Newfoundland, 1919. Two aviators — Jack Alcock and Arthur Brown — set course for Ireland as they attempt the first nonstop flight across the Atlantic Ocean, placing their trust in a modified bomber to heal the wounds of the Great War.

Dublin, 1845 and ’46. On an international lecture tour in support of his subversive autobiography, Frederick Douglass finds the Irish people sympathetic to the abolitionist cause—despite the fact that, as famine ravages the countryside, the poor suffer from hardships that are astonishing even to an American slave.

New York, 1998. Leaving behind a young wife and newborn child, Senator George Mitchell departs for Belfast, where it has fallen to him, the son of an Irish-American father and a Lebanese mother, to shepherd Northern Ireland’s notoriously bitter and volatile peace talks to an uncertain conclusion.

These three iconic crossings are connected by a series of remarkable women whose personal stories are caught up in the swells of history. Beginning with Irish housemaid Lily Duggan, who crosses paths with Frederick Douglass, the novel follows her daughter and granddaughter, Emily and Lottie, and culminates in the present-day story of Hannah Carson, in whom all the hopes and failures of previous generations live on. From the loughs of Ireland to the flatlands of Missouri and the windswept coast of Newfoundland, their journeys mirror the progress and shape of history. They each learn that even the most unassuming moments of grace have a way of rippling through time, space, and memory.

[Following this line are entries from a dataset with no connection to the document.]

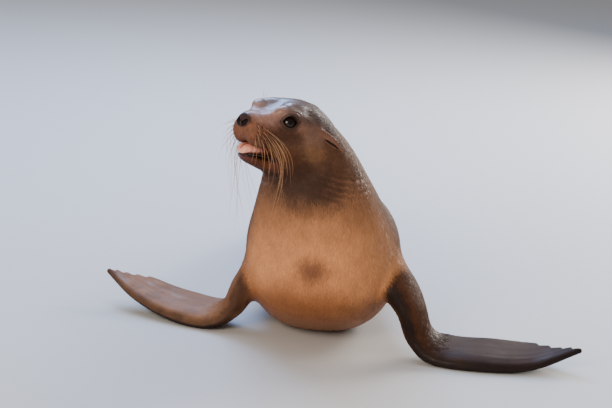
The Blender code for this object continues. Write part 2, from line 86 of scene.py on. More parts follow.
# ---- the head: x, half width, top and bottom, in its own frame
HEAD_PLACE = (-0.088, -0.352, 0.454)
HEAD_TURN = math.radians(45)
HEAD_LIFT = math.radians(20)
SKULL = (
    (-0.072, 0.010, 0.012, -0.016),
    (-0.056, 0.044, 0.048, -0.050),
    (-0.020, 0.071, 0.077, -0.078),
    (0.020, 0.076, 0.087, -0.078),
    (0.060, 0.070, 0.084, -0.064),
    (0.095, 0.056, 0.067, -0.049),
    (0.122, 0.043, 0.047, -0.041),
    (0.148, 0.035, 0.036, -0.037),
    (0.170, 0.029, 0.029, -0.031),
    (0.184, 0.018, 0.021, -0.016),
    (0.190, 0.005, 0.008, -0.004),
)
JAW = (
    (0.000, 0.046, -0.036, -0.074),
    (0.040, 0.048, -0.036, -0.078),
    (0.080, 0.040, -0.036, -0.073),
    (0.110, 0.031, -0.034, -0.065),
    (0.138, 0.025, -0.031, -0.057),
    (0.156, 0.018, -0.029, -0.049),
    (0.163, 0.005, -0.033, -0.040),
)
JAW_HINGE = (0.020, 0.000, -0.032)
JAW_OPEN = math.radians(11)
WHISKER_PAD = ((0.152, 0.0225, -0.012), (0.031, 0.0200, 0.027), 12)
CHEEK = ((0.062, 0.040, -0.046), (0.040, 0.022, 0.034), 14)
BROW = ((0.094, 0.0410, 0.046), (0.040, 0.022, 0.016), 12)
RIDGE = ((0.082, 0.0420, 0.052), (0.114, 0.0385, 0.046), (0.136, 0.0270, 0.027), (0.158, 0.0180, 0.014))
RIDGE_RADII = (0.0100, 0.0125, 0.0110, 0.0100)
LIP = (
    (0.066, 0.0385, -0.043),
    (0.098, 0.0310, -0.037),
    (0.128, 0.0235, -0.033),
    (0.150, 0.0150, -0.0325),
    (0.1590, 0.0, -0.0335),
)
LIP_RADII = (0.0045, 0.0050, 0.0050, 0.0048, 0.0046)
UPPER_LIP = ((0.148, 0.0210, -0.020), (0.030, 0.0150, 0.0222), 12)
PALATE = ((0.108, 0.0, -0.046), (0.058, 0.0170, 0.014))
TROUGH = ((0.106, 0.0, -0.030), (0.044, 0.0165, 0.0080))
PHILTRUM = ((0.1905, 0, -0.006), (0.1875, 0, -0.018), (0.180, 0, -0.036))
PHILTRUM_RADII = (0.0012, 0.0012, 0.0012)
NOSE_PAD = ((0.189, 0.0, 0.0045), (0.019, 0.0205, 0.0160))
NOSTRIL = (
    (0.1885, 0.0042, -0.0085),
    (0.1885, 0.0070, -0.0025),
    (0.1860, 0.0105, 0.0030),
    (0.1815, 0.0135, 0.0062),
)
NOSTRIL_RADII = (0.0020, 0.0046, 0.0040, 0.0016)
TEMPLE = ((0.064, 0.0310, 0.061), (0.040, 0.020, 0.014), 10)
EYE_CENTRE = (0.096, 0.0375, 0.0275)
EYE_RADIUS = 0.0190
EYEBALL_GAP = 0.0010
EYE_BULGE = 0.045
LID_FOLD_START = 0.0016
LID_FOLD_GAP = 0.0046
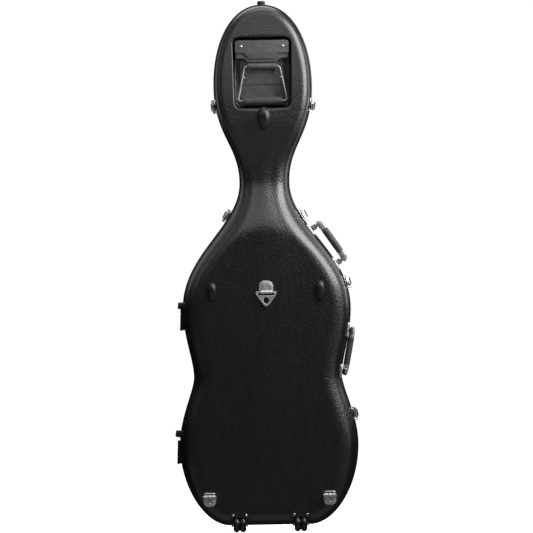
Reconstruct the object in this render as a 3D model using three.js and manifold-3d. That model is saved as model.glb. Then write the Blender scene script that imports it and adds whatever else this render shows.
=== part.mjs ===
// A hard case for a cello, closed and standing upright on two wheels and a front foot.
// Lengths are in millimetres. Z is up, X runs to the right of someone who faces the back of the
// case, and Y runs from the back shell to the lid. The origin is on the floor under the middle.
import * as THREE from "three";
import { mergeVertices } from "three/addons/utils/BufferGeometryUtils.js";
import Module from "manifold-3d";

const wasm = await Module();
wasm.setup();

// Outline, seen from the back: each rise is measured from the station below it
const stand_height = 18;
const base_flat_width = 211;
const lower_bout_rise = 210;
const lower_bout_width = 468;
const waist_rise = 182;
const waist_width = 387;
const upper_bout_rise = 179;
const upper_bout_width = 440;
const neck_rise = 334;
const neck_width = 127;
const head_rise = 255;
const head_width = 256;
const head_top_rise = 213;

// How far each stretch of the outline runs straight on at its lower and upper end
const base_corner_shares = [0.51, 0.52];
const lower_flank_shares = [0.42, 0.2];
const upper_flank_shares = [0.25, 0.39];
const shoulder_shares = [0.44, 0.35];
const head_flank_shares = [0.39, 0.51];
const head_top_shares = [0.55, 0.62];
const outline_steps = { base: 6, lower: 4, upper: 4, shoulder: 6, head: 5, top: 6 };

// Depth of each half, from the closing plane to its outer face
const back_body_depth = 160;
const back_neck_depth = 120;
const back_head_depth = 140;
const back_top_depth = 128;
const back_crown = 3;
const lid_body_depth = 128;
const lid_neck_depth = 78;
const lid_head_depth = 88;
const lid_top_depth = 80;
const lid_crown = 18;
const lid_neck_crown = 5;
const crest_rise = 196;
const crest_fall = 150;
const crest_sweep = 300;
const head_slope_length = 140;
const head_slope_drop = 85;

// Shell wall, its draft as a share of the depth, and the rounding between side and face
const shell_wall = 3;
const wall_draft_share = 0.04;
const base_edge_radius = 26;
const body_edge_radius = 46;
const head_edge_radius = 22;
const edge_change_height = 110;
const shell_steps = { arc: 3, face: 2 };
const pad_steps = { arc: 3, face: 1 };
const room_steps = { arc: 2, face: 1 };

// Clearances
const seat_gap = 0.3;
const running_gap = 0.45;
const overrun = 6;

// Aluminium valance round the edge of each half
const valance_wall = 1.8;
const valance_outer_leg = 13;
const valance_inner_leg = 11;
const valance_parting = 0.25;

// Lining and the pads inside
const lining_thickness = 7;
const lining_edge_drop = 14;

// Recess for the pull handle, in the head of the back shell
const recess_width = 152;
const recess_height = 188;
const recess_depth = 38;
const recess_corner = 13;
const recess_draft = 4;
const recess_rise = 33;

// Pull handle
const bail_wire = 5.2;
const bail_top_width = 92;
const bail_bottom_width = 131;
const bail_length = 92;
const bail_corner = 8;
const bail_pivot_inset = 14;
const bail_pivot_drop = 76;
const bail_grip_width = 20;
const bail_grip_length = 104;
const barrel_width = 15;
const handle_base_width = 118;
const handle_base_thickness = 3;
const handle_step_height = 2.5;
const handle_step_places = [0.34, 0.62];
const hood_wall = 2.6;
const hood_inset = 9;
const hood_end_height = 29;
const hood_tab_height = 47;
const hood_tab_width = 68;
const hood_tab_slope = 12;
const hood_screw_spacing = 110;
const hood_screw_drop = 20;

// Moulded resting bumps on the back
const bump_width = 25;
const bump_length = 52;
const bump_height = 14;
const bump_spacing = 286;
const bump_rise = 42;
const head_bump_width = 34;
const head_bump_length = 66;
const head_bump_height = 19;

// Rubber feet
const foot_width = 20;
const foot_tip_width = 17;
const foot_height = 16;
const foot_setback = 84;
const side_foot_upper_rise = 10;
const side_foot_lower_rise = 33;
const top_foot_width = 19;
const top_foot_base_width = 15;
const top_foot_height = 11;
const top_foot_base_height = 4.5;
const top_foot_setback = 34;
const front_foot_length = 192;
const front_foot_width = 26;
const front_foot_arch_width = 130;
const front_foot_arch_height = 16.5;
const front_foot_setback = 74;

// Wheels at the bottom corner of the back
const wheel_radius = 20;
const wheel_width = 34;
const wheel_flank_radius = 12;
const wheel_tread_spacing = 18;
const wheel_tread_fall = 2;
const wheel_tread_width = 26;
const wheel_groove_depth = 6;
const wheel_spacing = 161;
const wheel_inset = 4;
const wheel_clearance = 2;
const axle_radius = 3;
const cheek_wall = 2.8;
const cheek_radius = 8;
const bracket_width = 54;
const bracket_top = 54;
const bracket_reach = 34;
const bracket_corner = 7;
const bracket_wall = 2.6;
const bracket_screw_spacing = 34.5;
const bracket_screw_drop = 9.5;

// Screw heads
const screw_head_width = 7.4;
const screw_head_height = 1.5;
const small_screw_head_width = 4.6;
const screw_sides = 8;

// Sides of round rods and turned pieces
const rod_sides = 10;
const barrel_sides = 14;
const turned_sides = 20;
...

The most mature work yet from an incomparable storyteller, TransAtlantic is a profound meditation on identity and history in a wide world that grows somehow smaller and more wondrous with each passing year.

ABOUT THE AUTHOR

Colum McCann was born in Ireland in 1965. He is the author of six novels and two collections of stories. He has been the recipient of many international honours, including the National Book Award, the International Dublin Impac Prize, a Chevalier des Arts et Lettres from the French government, election to the Irish arts academy, several European awards, the 2010 Best Foreign Novel Award in China, and an Oscar nomination. His work has been published in over 35 languages. He lives in New York with his wife, Allison, and their three children. He teaches at the MFA program in Hunter College.